AVAILABLE RECORDS:

━━━━━━━━━━━━━━━━━━━━━━━━━━━━━━

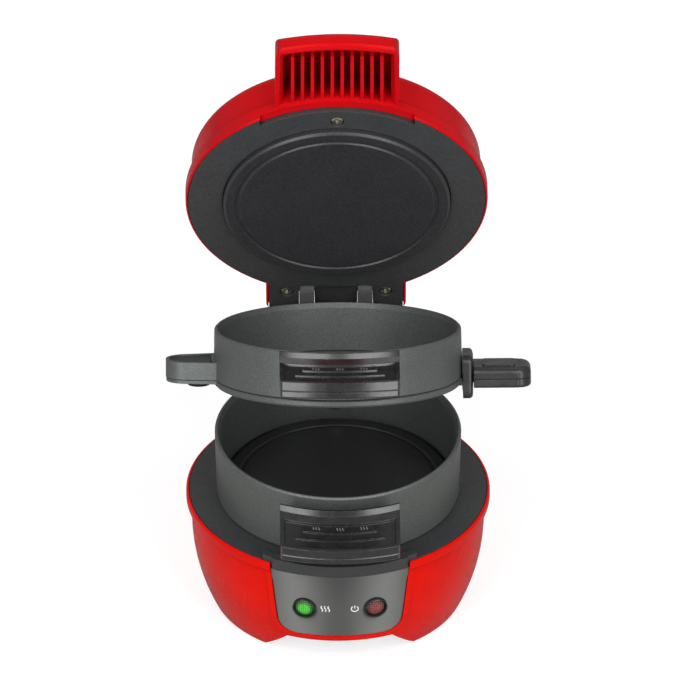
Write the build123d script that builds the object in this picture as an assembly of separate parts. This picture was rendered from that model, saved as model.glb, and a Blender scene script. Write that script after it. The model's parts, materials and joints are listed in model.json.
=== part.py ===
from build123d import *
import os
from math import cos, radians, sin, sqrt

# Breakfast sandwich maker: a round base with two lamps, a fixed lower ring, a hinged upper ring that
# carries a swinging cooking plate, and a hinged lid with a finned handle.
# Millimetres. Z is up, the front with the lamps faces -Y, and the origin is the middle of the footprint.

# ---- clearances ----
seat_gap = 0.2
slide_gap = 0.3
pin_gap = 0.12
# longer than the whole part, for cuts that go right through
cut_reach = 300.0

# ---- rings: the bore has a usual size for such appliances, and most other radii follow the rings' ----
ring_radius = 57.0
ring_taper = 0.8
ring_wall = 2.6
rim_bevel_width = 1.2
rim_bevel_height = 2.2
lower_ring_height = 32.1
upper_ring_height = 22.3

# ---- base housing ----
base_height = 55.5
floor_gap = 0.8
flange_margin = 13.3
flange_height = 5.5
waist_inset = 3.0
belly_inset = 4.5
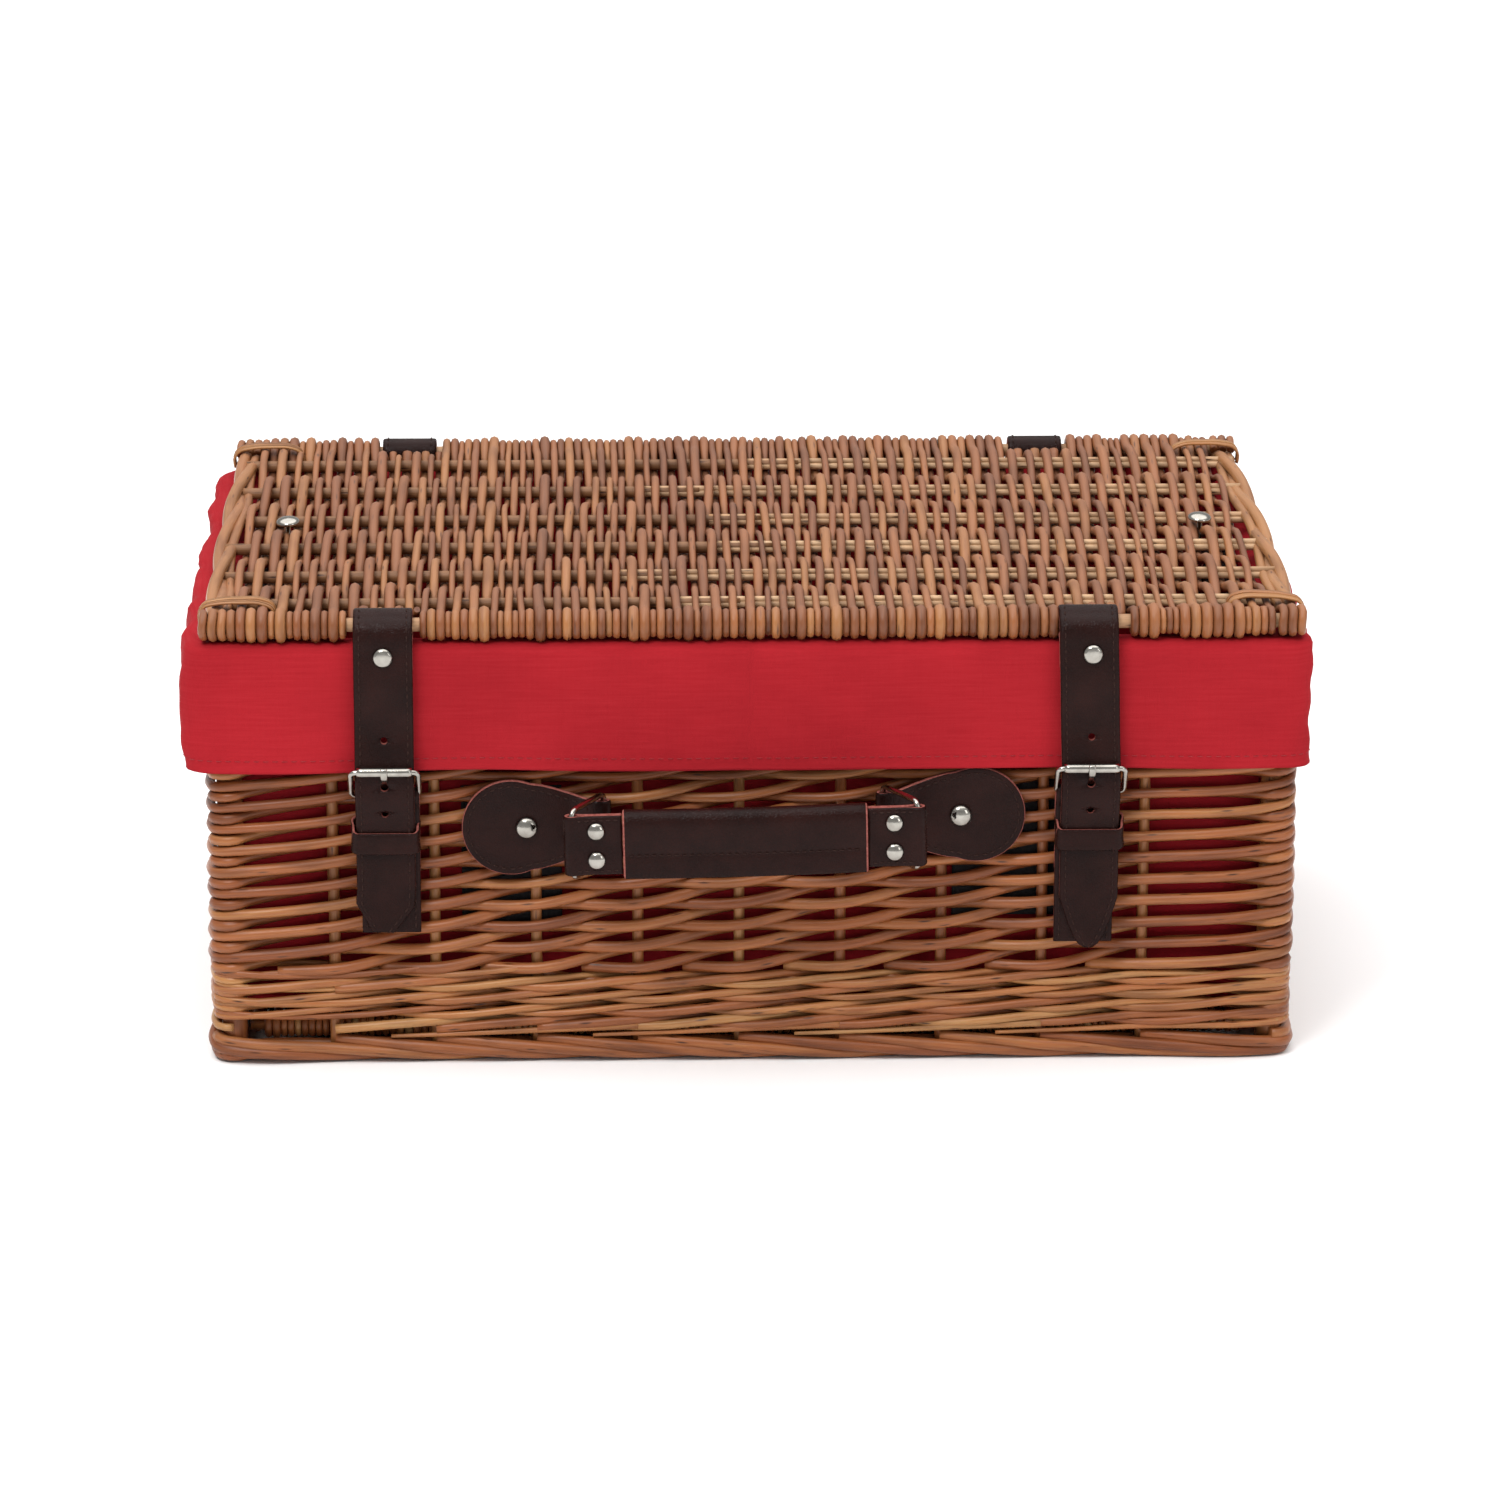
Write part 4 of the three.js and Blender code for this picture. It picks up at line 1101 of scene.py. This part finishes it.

━━━━━━━━━━━━━━━━━━━━━━━━━━━━━━

PROBLEM DETAILS:
Produce an exact copy of the whole listing.

THE OUTPUT:
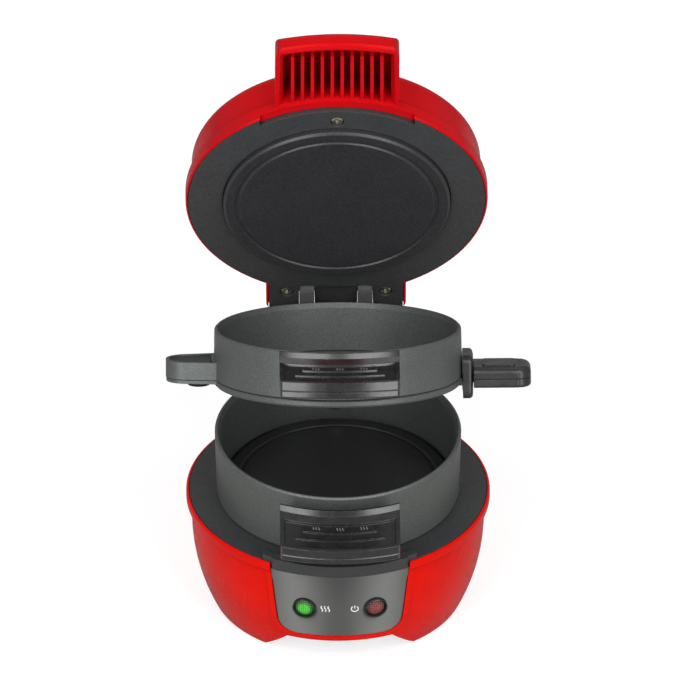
Write the build123d script that builds the object in this picture as an assembly of separate parts. This picture was rendered from that model, saved as model.glb, and a Blender scene script. Write that script after it. The model's parts, materials and joints are listed in model.json.
=== part.py ===
from build123d import *
import os
from math import cos, radians, sin, sqrt

# Breakfast sandwich maker: a round base with two lamps, a fixed lower ring, a hinged upper ring that
# carries a swinging cooking plate, and a hinged lid with a finned handle.
# Millimetres. Z is up, the front with the lamps faces -Y, and the origin is the middle of the footprint.

# ---- clearances ----
seat_gap = 0.2
slide_gap = 0.3
pin_gap = 0.12
# longer than the whole part, for cuts that go right through
cut_reach = 300.0

# ---- rings: the bore has a usual size for such appliances, and most other radii follow the rings' ----
ring_radius = 57.0
ring_taper = 0.8
ring_wall = 2.6
rim_bevel_width = 1.2
rim_bevel_height = 2.2
lower_ring_height = 32.1
upper_ring_height = 22.3

# ---- base housing ----
base_height = 55.5
floor_gap = 0.8
flange_margin = 13.3
flange_height = 5.5
waist_inset = 3.0
belly_inset = 4.5
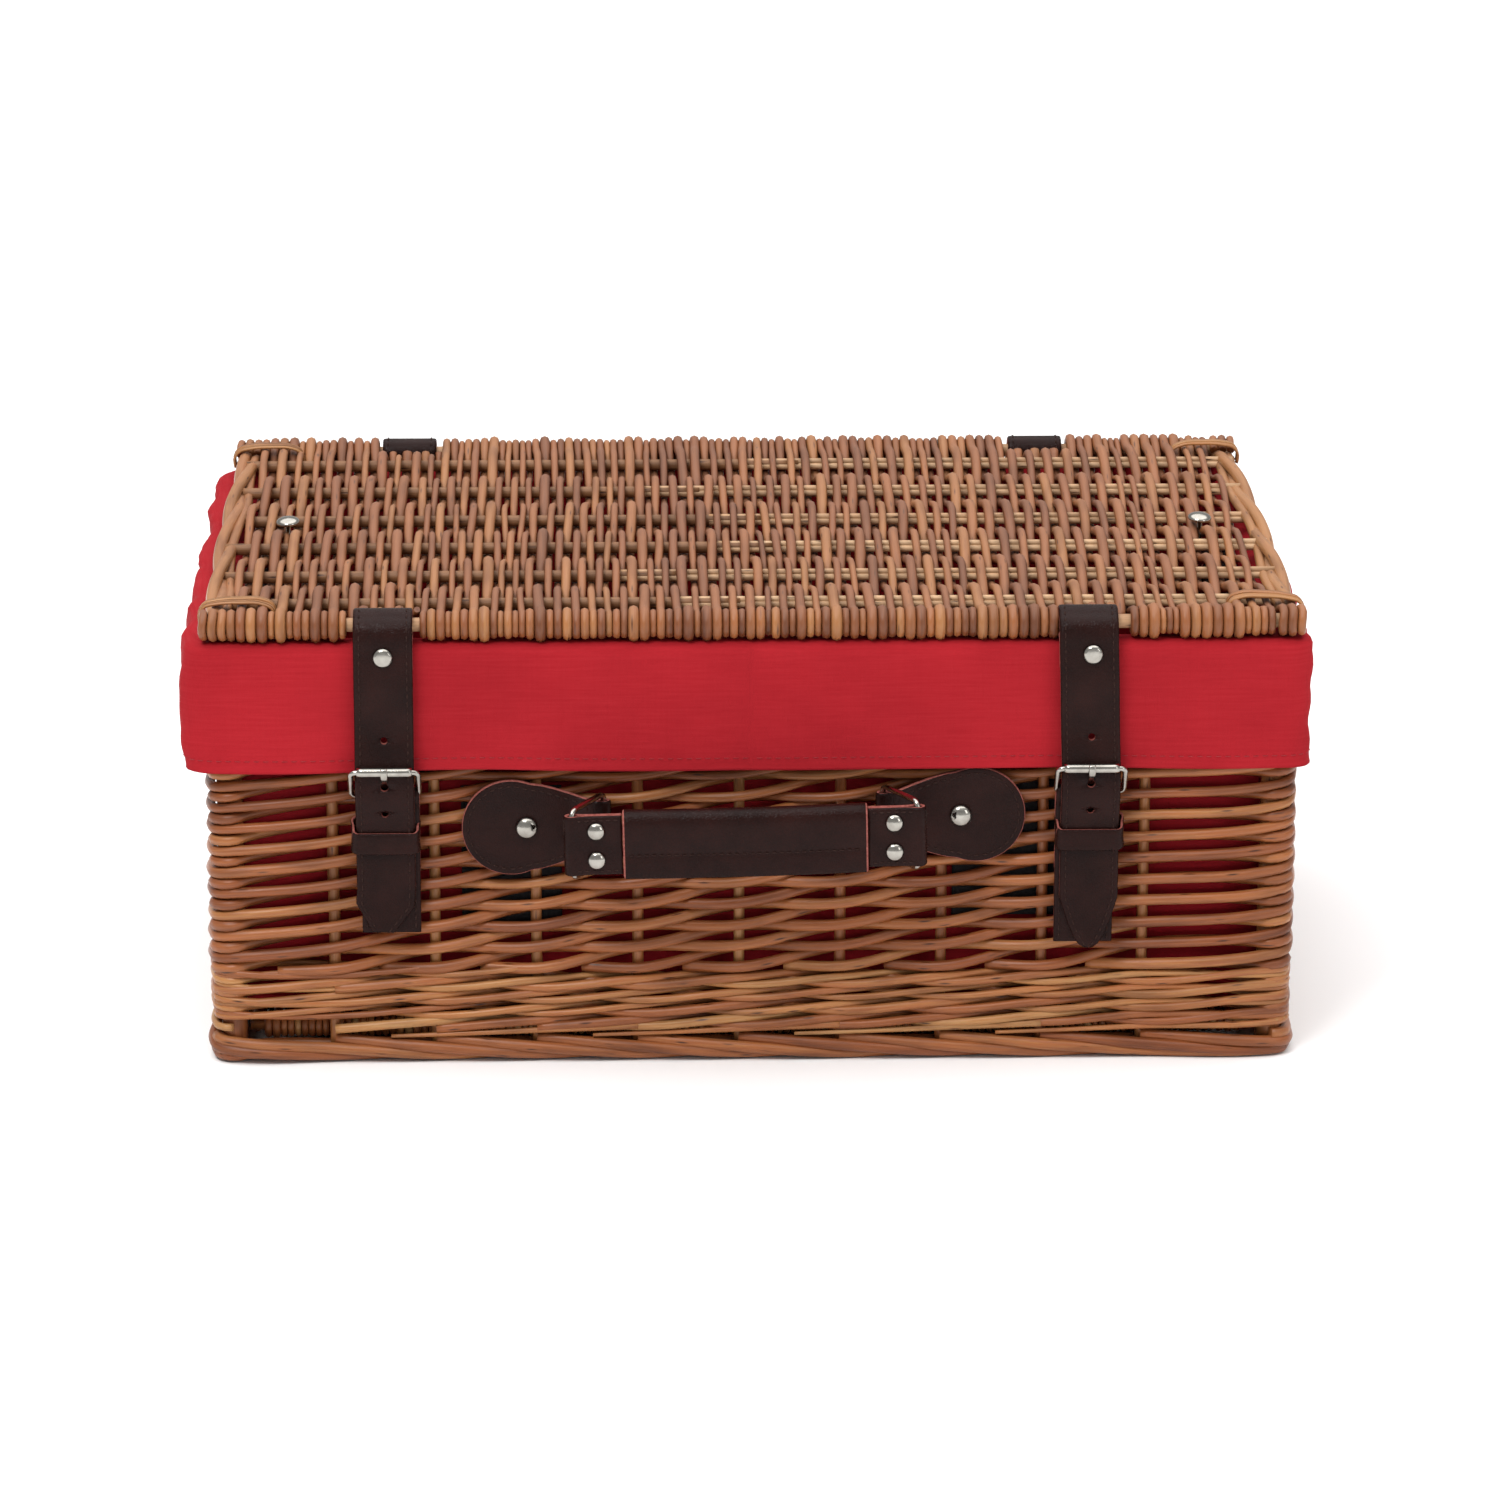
Write part 4 of the three.js and Blender code for this picture. It picks up at line 1101 of scene.py. This part finishes it.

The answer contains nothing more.